Still, it is not enough. A record one billion people, or one in six people, are starving, and a new report says the number will increase if governments do not spend more on agriculture.

According to the United Nations Food and Agriculture Organisation (FAO), which issued the report to mark World Food Day yesterday, 30 countries now require emergency aid, including 20 in Africa.

The trend continues despite a goal set by world leaders nine years ago to halve the number of hungry people by 2015.

'It is actually a world emergency that calls for action from both developing and developed countries,' said Dr Otive Igbuzor, head of international campaigns for ActionAid International. 'We know a child dies every six seconds of malnutrition.'

Spiralling food prices have added to hardships, especially in the world's most desperate countries, where the poor can barely afford a single meal a day.

The inflated prices - which caused riots across the world last year - have stabilised, but remain comparatively high, especially in the developing world, said Dr Jacques Diouf, director-general of the FAO.

Ms Grainne Moloney of the Somalia Food Security and Nutrition Analysis Unit said that in the country, ravaged by violence and anarchy for almost two decades, the monthly expenditure for food and other basic needs for a family of six has risen 85 per cent in the past two years.

Ms Moloney, a nutrition expert for the Horn of Africa nation, said that on average, such a family spent US$171 (S$240) in September this year, compared with US$92 for the same amount of food and other needs in March 2007.

'Families are cutting out school, cutting out clothes. A lot of them are going for cheaper cereals,' she said, adding that despite these desperate measures, one in five children in Somalia is acutely malnourished.

Dr Igbuzor said the trend could be seen in impoverished countries across Africa.

The long-term trend is due largely to reduced aid and private investments earmarked for agriculture since the mid-1980s, the Rome-based FAO said in its State of Food Insecurity report for this year.

In 1980, 17 per cent of aid contributed by donor countries went to agriculture.
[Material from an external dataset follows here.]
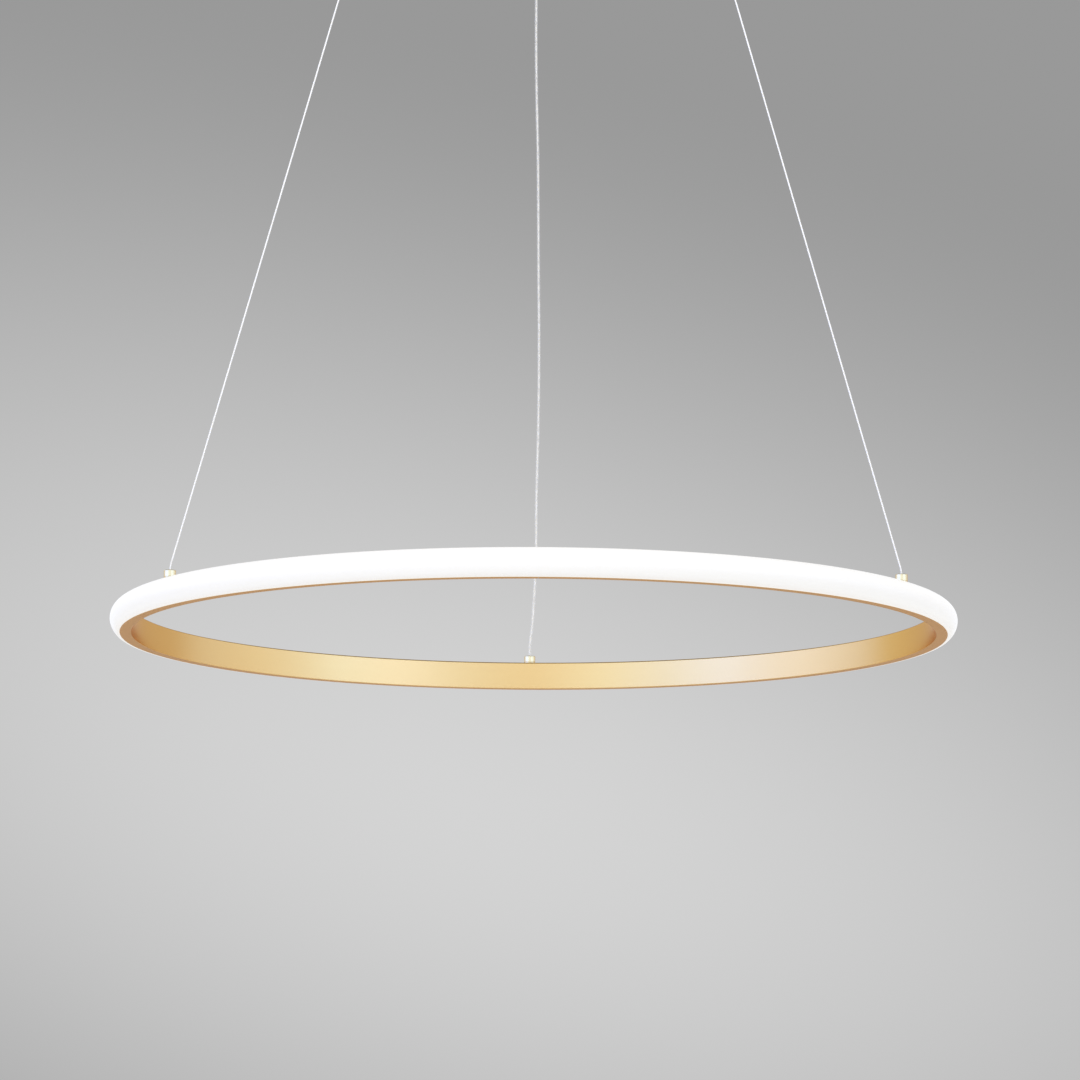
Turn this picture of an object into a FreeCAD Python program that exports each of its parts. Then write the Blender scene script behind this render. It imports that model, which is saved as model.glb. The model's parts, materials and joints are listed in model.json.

That fell to 3.8 per cent by 2006, and only slightly improved in the past three years, Dr Diouf said.

'In the fight against hunger, the focus should be on increasing food production,' he said.

'It is common sense...that agriculture would be given the priority, but the opposite has happened.'

FAO economist David Dawe said the decline may have been caused by insufficient private investment in agriculture and competition for public funds from other aid fields, including emergency relief.

Governments and investors may also have chosen to put their money into other economic sectors because agriculture's share of the economy in some developing countries has dropped as people move to cities and find work in industry.